Sunday, 13 July 2008

Reeling

Where have I been? Well, I have been in Scotland, visiting someone close to me two trains and two ferry rides away. I came back two days ago but by the time I had persuaded the cat I was here to stay, sorted the post - mail, that is - done the washing, got over the shock of travelling eleven and a half hours, all in the same kingdom (queendom?) to get home and moved back in to my everyday handbag, much time has passed.You know what I mean about the handbag. Even on holiday in the UK, if you take a special hand bag to travel, everything has to be taken out and sifted when you get back so you are left with only the rubbish you carry as a matter of routine and can dispense with the 'in case' bits and pieces you were sure you couldn't do without even in darkest Scotland.(Mind you, there are magnificent National Trust places in Scotland and I had managed, with all I did take, not to take my membership card: costly mistake). The whole re-entry thing takes so long you are tempted to wonder why you left home in the first place.

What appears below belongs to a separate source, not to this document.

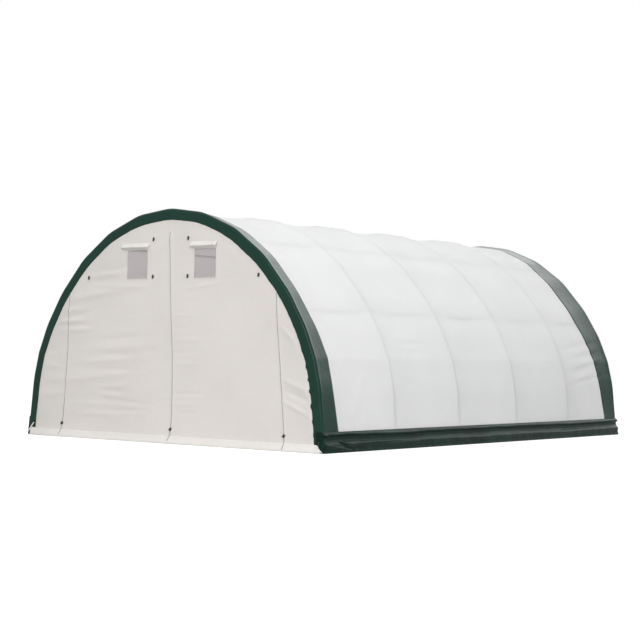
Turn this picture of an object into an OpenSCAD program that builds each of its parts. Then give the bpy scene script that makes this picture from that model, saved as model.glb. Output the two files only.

Which brings me to something which fascinates me. I don't know what all of you would call it. I call it transitionism. It's the state you are in when you haven't yet left where you are and haven't arrived where you are going. It can begin quite a long time before the first stage, the leaving, but doesn't necessarily last so long at the arriving end. It is very discombobulating; a sort of otherness. It is a place that is just in your head. People are talking to you but there is not the relevance of the 'Im-still-here-state' so they may find you absent from yourself. Things are happening around you but your inner self is not participating even if your outward self believed you were deceiving everyone, no difficulty, and you seem to be participating normally,( or what passes for normal if you are normally seen as eccentric by those around, as I am). I am finding it quite hard to put into words so I do hope you know what I am talking about, have even experienced it. A good, fairly universal, example would be boarding an aeroplane. You have left where you have been but you are not where you are going. The journey, itself, has not the same significance; it is a phenomenon in itself. The state I am talking about is how it feels when you know you can no longer be said to be where you are, whatever the eyes of the others might see, and are palpably not in the next place, however strong the imagination: pre-occupation might cover it; pre-coccupation in no-man's land. It can seem noticeable to everyone else who may wonder if you are depressed or fed up with them or related states. The further end of the condition is called re-entry. Thus you have presence, absence, re-entry = transitionism. Got it? Anyway, if the truth be told, that is also part of the reason why I haven't been back to my blogspot until now.

As to the trip itself, it was really lovely. I went to a ceilidh! Those of you familiar with my clubbing experience won''t be surprised. But it was Gay Gordons and Tripping the Willow all over the place. There was a delightful moment when a tiny thing, not more than two, burst throught the door and immediately started jumping up and down in time to the music. "Is this where it's at" improvised my companion on her behalf and we were all laughing so hard it was not easy to hear the caller calling out the steps. If I tell you it was 9 degrees and blowing a force 9 gale outside, that might not surprise you either. But the weather was not all bad and we sat outside with lunch on the island off the island, watching the sheep safely grazing beyond the low wall. Getting me on and off what wasn't so different from a cockle shell boat - such a boat is called a coracle, I believe - was something else, too, and I am tempted to gloss over that, but you do deserve the whole truth. Trains are fine. There are people to help. Big, grown-up ferries are fine too. (You will no doubt remember rugby players with fine bottoms; well, the same principle applies. If you don't remember, see below!) It is the little ferry that presents the problem, the boat with St Vitus Dance. This creature is boarded via a slippery slope, or, worse, slippery steps or, worse yet, both, and disembarked the same way. The stick was no help. It was slipping more than I was. Dignity and aplomb have to be left on the shore. The best a 75 year old going on 40 can hope for is simply to accomplish it. I did, Dear Reader, I did and lived to have a wonderful time in that special other world.